Les deux remords de Claude Monet, Michel Bernard
Magistral! Erudit, inventif, passionnant, jamais pompeux, accessible à tout instant... Michel Bernard délivre avec "Les deux remords de Claude Monet", une fulgurante pétite! Pas besoin d'être féru de peinture pour plonger dans cet ouvrage qui se révèle une magnifique aventure humaine.
*Voici donc un livre quasiment parfait. Si bien que l’on hésite à privilégier telle ou telle de ses qualités, tant elles concourent, chacune et toutes ensemble, à l’harmonie de la lecture. Quelque deux cents pages, ni trop, ni trop peu, divisées en trois sections d’inégale longueur pour éviter la monotonie et laisser au mouvement central le loisir de se déployer, comme la rivière sinue plus languissante entre la source et l’estuaire.
Des personnages réels et passionnants : Claude Monet, sa première épouse et modèle Camille, son ami et collègue, le peintre Frédéric Bazille, mais recréés, ravivés par la sympathie du romancier et la vibration de son imagination. Une époque, de la guerre de 1870 aux années 1920, où l’histoire bascule d’un siècle à l’autre, blessée par les conflits, endeuillée par les morts fauchés dans la fleur de l’âge et la palpitation des grands espoirs. Et, pour raconter le parcours d’un artiste génial, des vaches maigres de sa jeunesse à la vieillesse fortunée, l’écriture admirable de Michel Bernard.
Sans cesse, plusieurs fois par page, le crayon souligne une phrase, ici, coche un paragraphe, là, pose un point d’exclamation admiratif…

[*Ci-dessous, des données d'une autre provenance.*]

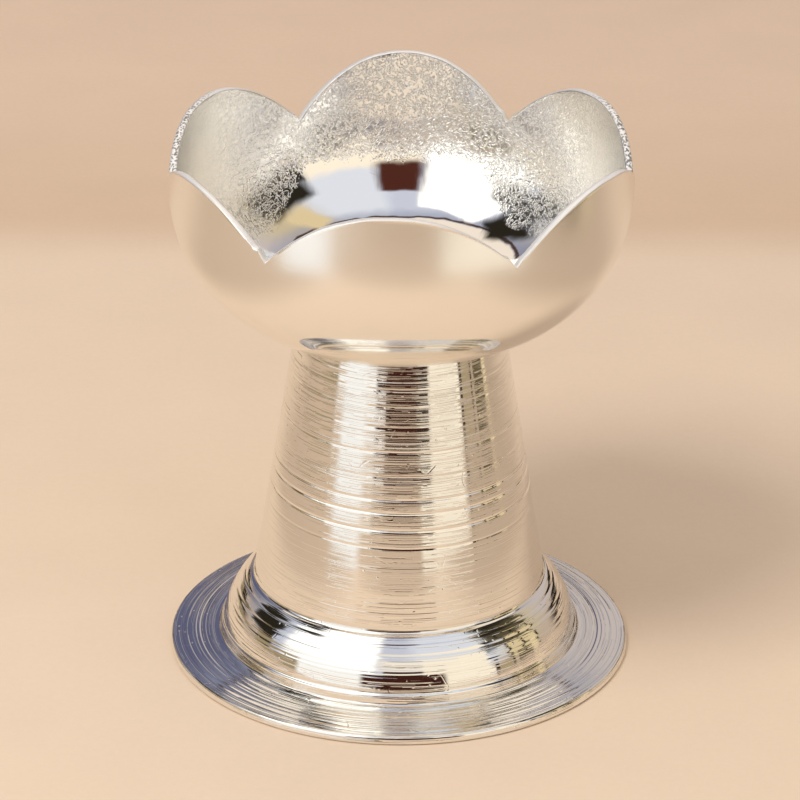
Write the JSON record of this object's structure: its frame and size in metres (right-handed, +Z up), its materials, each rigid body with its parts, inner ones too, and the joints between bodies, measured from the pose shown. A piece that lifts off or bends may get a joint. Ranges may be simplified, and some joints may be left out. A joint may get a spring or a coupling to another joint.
{
  "type": "lotus diya oil lamp",
  "caption": "Small oil lamp: a polished metal bowl with a rim cut into lotus petals, on a turned hollow pedestal with a stepped round foot.",
  "frame": {"origin": "centre of the foot's resting face, on the surface that the lamp stands on", "axes": "+Z up along the turning axis, -Y towards the front, +X to the viewer's right"},
  "size_m": [0.051, 0.051, 0.0603],
  "materials": {
    "turned_silver": "silver finish over a turned casting, bright, with fine rings left by the tool",
    "bowl_silver": "silver finish on sheet, satin outside, finely crinkled inside the petals, polished in the bowl",
    "stud_brass": "plain turned brass, dulled by soldering",
    "zinc_steel": "zinc-plated steel, satin"
  },
  "bodies": {
    "root": {"pedestal": "turned_silver", "petal_bowl": "bowl_silver", "fixing_stud": "stud_brass", "washer": "zinc_steel", "hex_nut": "zinc_steel"}
  },
  "joints": []
}
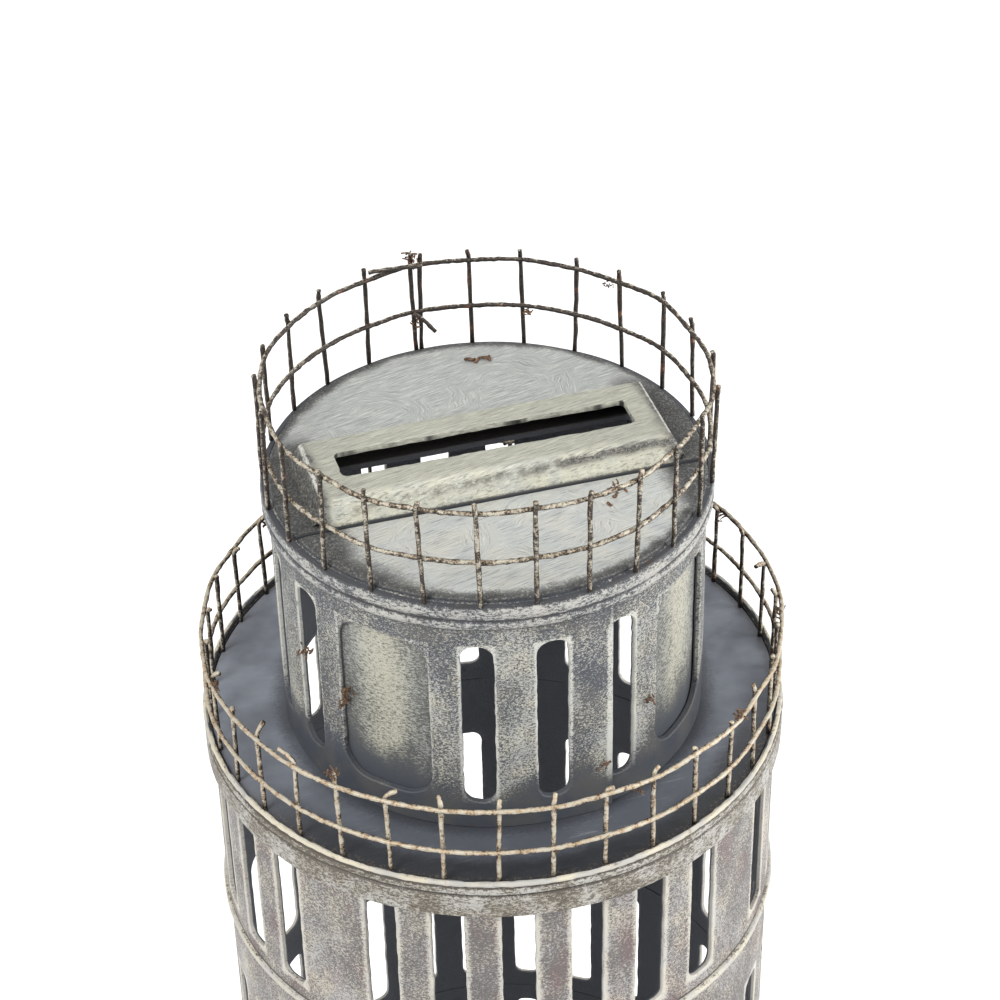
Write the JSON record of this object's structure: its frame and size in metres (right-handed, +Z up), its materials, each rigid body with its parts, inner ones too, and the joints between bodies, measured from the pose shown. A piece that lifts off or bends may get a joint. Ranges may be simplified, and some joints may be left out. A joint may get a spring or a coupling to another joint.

Dans le domaine de Giverny où s’achèvent, avec le décès de Monet, ces Deux remords, le peintre est entouré de tableaux et du souvenir des êtres qu’il a aimés, à sa manière souvent maladroite et bourrue. Frédéric, fils d’une famille méridionale aisée, aussi grand de taille que de générosité, artiste lumineux. Et, surtout, Camille, qui prodiguait « son apaisante tendresse au révolté, sa main fraîche sur son front », supportant l’indigence des débuts, s’épanouissant tranquille dans le confort de la maturité. Puis affrontant héroïquement une maladie cruelle. Et partout, la peinture, le désir, l’insatisfaction, la rage de créer et l’incessante remise sur le chevalet de toiles que, même quand on s’appelle Claude Monet, on trouve presque toujours indignes « des choses présentes devant soi ».
Une histoire d'art, d'amour, d'amitié, de deuil. En filigrane: le XIXè, la fin d'un monde et l'aube d'un nouveau, la nature, l'éveil à l'intelligence pure... Michel Bernard entrelace les émotions. Avec maestria, il lie l'intime et l'absolu. Bref, un régal!